ダイアナミックプライシングと「一物多価」


先日、ダイナミックプライシングに関する記事を執筆致しました。

ダイナミックプライシングとは?基本から解説!!

今回の記事では、そのダイナミックプライシングを包含する概念である「一物多価」のメリットについて解説します。
結論、「一物多価」のメリットは収益の増加です。
この収益増加の仕組みについて詳しく説明します。

ダイナミックプライシングと「一物多価」の関係


まず「一物一価」とは伝統的に経済学で提唱されている「一物一価の法則(law of indifference)」に倣った価格付けです。

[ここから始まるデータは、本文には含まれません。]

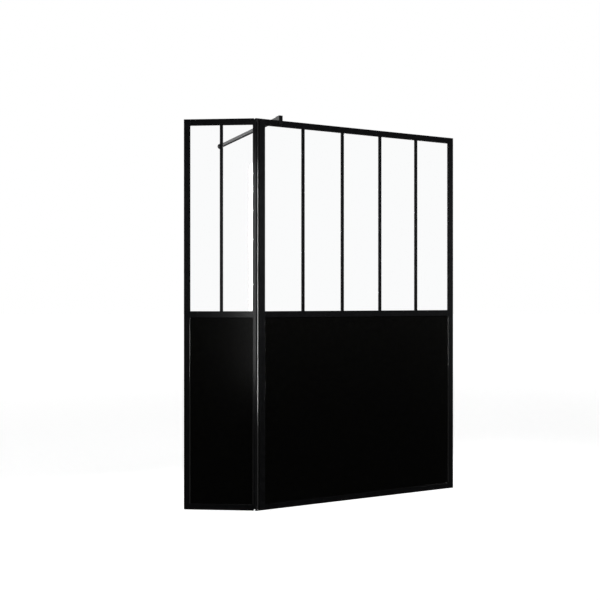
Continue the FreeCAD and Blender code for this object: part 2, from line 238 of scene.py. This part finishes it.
def coat_grain_group():
    """Grain of a sprayed coat: fine orange peel, and slow changes of roughness and tone."""
    group, given, out = new_group(
        "Sprayed coat",
        [
            ("Vector", "NodeSocketVector", (0, 0, 0)),
            ("Peel scale", "NodeSocketFloat", 900.0),
            ("Roughness", "NodeSocketFloat", 0.4),
            ("Roughness change", "NodeSocketFloat", 0.06),
        ],
        [
            ("Height", "NodeSocketFloat"),
            ("Roughness", "NodeSocketFloat"),
            ("Tone", "NodeSocketFloat"),
        ],
    )
    link = group.links.new
    peel = group.nodes.new("ShaderNodeTexNoise")
    peel.inputs["Detail"].default_value = 2.0
    link(given["Vector"], peel.inputs["Vector"])
    link(given["Peel scale"], peel.inputs["Scale"])
    link(peel.outputs["Fac"], out["Height"])
    drift = group.nodes.new("ShaderNodeTexNoise")
    drift.inputs["Scale"].default_value = 7.0
    drift.inputs["Detail"].default_value = 4.0
    link(given["Vector"], drift.inputs["Vector"])
    centred = group.nodes.new("ShaderNodeMath")
    centred.operation = "SUBTRACT"
    centred.inputs[1].default_value = 0.5
    link(drift.outputs["Fac"], centred.inputs[0])
    spread = group.nodes.new("ShaderNodeMath")
    spread.operation = "MULTIPLY_ADD"
    link(centred.outputs[0], spread.inputs[0])
    link(given["Roughness change"], spread.inputs[1])
    link(given["Roughness"], spread.inputs[2])
    link(spread.outputs[0], out["Roughness"])
    mottle = group.nodes.new("ShaderNodeTexNoise")
    mottle.inputs["Scale"].default_value = 38.0
    mottle.inputs["Detail"].default_value = 5.0
    link(given["Vector"], mottle.inputs["Vector"])
    stretch = group.nodes.new("ShaderNodeMapRange")
    stretch.inputs["From Min"].default_value = 0.3
    stretch.inputs["From Max"].default_value = 0.7
    link(mottle.outputs["Fac"], stretch.inputs["Value"])
    link(stretch.outputs["Result"], out["Tone"])


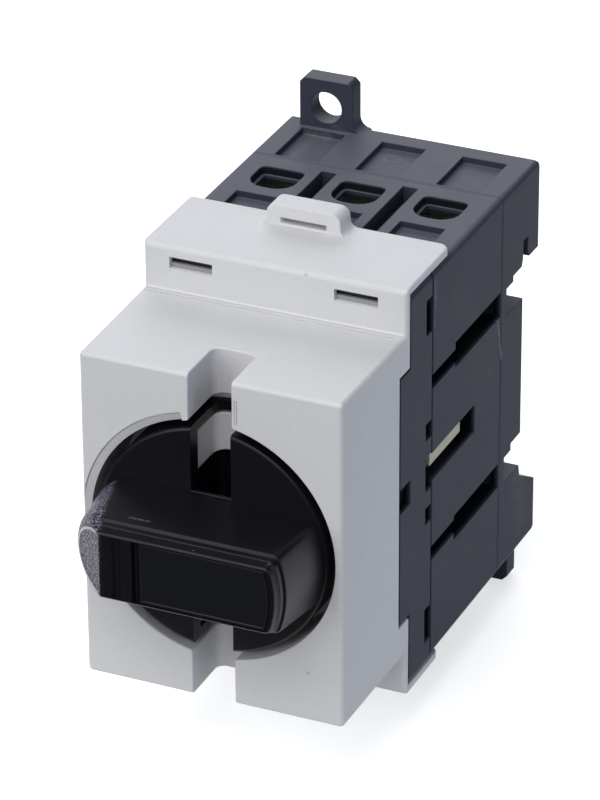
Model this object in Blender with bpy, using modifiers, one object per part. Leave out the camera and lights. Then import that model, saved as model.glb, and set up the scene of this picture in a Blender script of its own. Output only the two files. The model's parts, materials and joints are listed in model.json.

一つの物に単一の価格のみが存在することを意味します。
現在、世の中にある多くの物はこの方法で価格付けがされています。
そこから派生して誕生したのが「多物一価」「一物多価」です。
「多物一価」とは複数の物を一つ価格で販売することで、多くの動画を見られるNetflixのサブスクリプションが例としてあげられます。
一方「一物多価」とは一つの物を複数の価格で販売することです。
そしてこの「一物一価」に含まれるのが、ダイナミックプライシングとバリアブルプライシングです。
ダイナミックプライシングとバリアブルプライシングの違いについては、次回の記事で紹介します。
「一物多価」の価格付けを導入することで、収益増加を実現できます。
なぜ、収益が増加するのか?
その仕組みを次に説明します。

「一物多価」での収益増加の仕組み


「一物多価」での収益増加の説明にあたり、「ダイナミックプライシング」に関する記事でよく目にする、下の図について解説いたします。

一物一価

一物一価を表すグラフの画像

一物多価

一物多価を表すグラフの画像

一物一価

一物一価の収益例を表す画像

今回、固定価格「8」で販売している商材(製品・サービス)を例にとり説明します。
固定価格「8」の時の販売量は(8)とします。
この時の収益は、
64 = 8 (価格) × 8 (数量)
です。

一物多価

今回は、固定価格「8」に対して、一物多価では3種類の価格「4」「8」「12」を用意したと仮定します。

一物多価の収益例を表す画像

まず、価格「12」の時です。
価格「12」での販売量は(4)です。
これは、これまで価格「8」で売っていた販売量(8)のうち(4)が、価格「12」で売れたことを意味しています。

一物多価の収益例を表す画像

次に、価格「8」の時です。
価格「8」での販売量も(4)です。
固定価格の時、価格「8」での販売量は(8)でした。
しかし、そのうちの(4)は価格「12」ですでに販売されています。
よって販売量は(8)から(4)引いた数である(4)になります。
累計販売量は(8)となり、すでに固定価格の時と同じになりました。

一物多価の収益例を表す画像

次に、価格「4」の時です。
価格「4」での、販売量も(4)です。
この販売量は「一物多価」にしたことで新たに創出されました
これは値下げしたことで、「この値段なら試してみよう!」と思い購入してくれた方がいたということです。
累計販売量は(12)となり固定価格より(4)増えました。

一物一価と一物多価の収益差を示すグラフの画像

最終的に「一物多価」での収益は、以下を合計して「96」となります。
48 = 12 (価格) × 4 (数量)
32 = 8 (価格) × 4 (数量)
16 = 4 (価格) × 4 (数量)
固定価格の時の「64」と比べ、「32」増加しました。


価格設定

一物一価

一物多価


販売量

8

12


収益

64

96

ダイナミックプライシングと「一物多価」とは…


この記事では、ダイナミックプライシングと「一物多価」について説明しました。
「一物多価」とは一つの物を複数の価格で販売することでした
そして、ダイナミックプライシングも「一物多価」に含まれました。
「一物多価」のメリットは収益の増加で、今回の記事ではその仕組みについて詳しく説明しました。

最後までお読みいただきありがとうございました。
この記事が皆様のダイナミックプライシングと「一物多価」のより深い理解に繋がれば幸いです。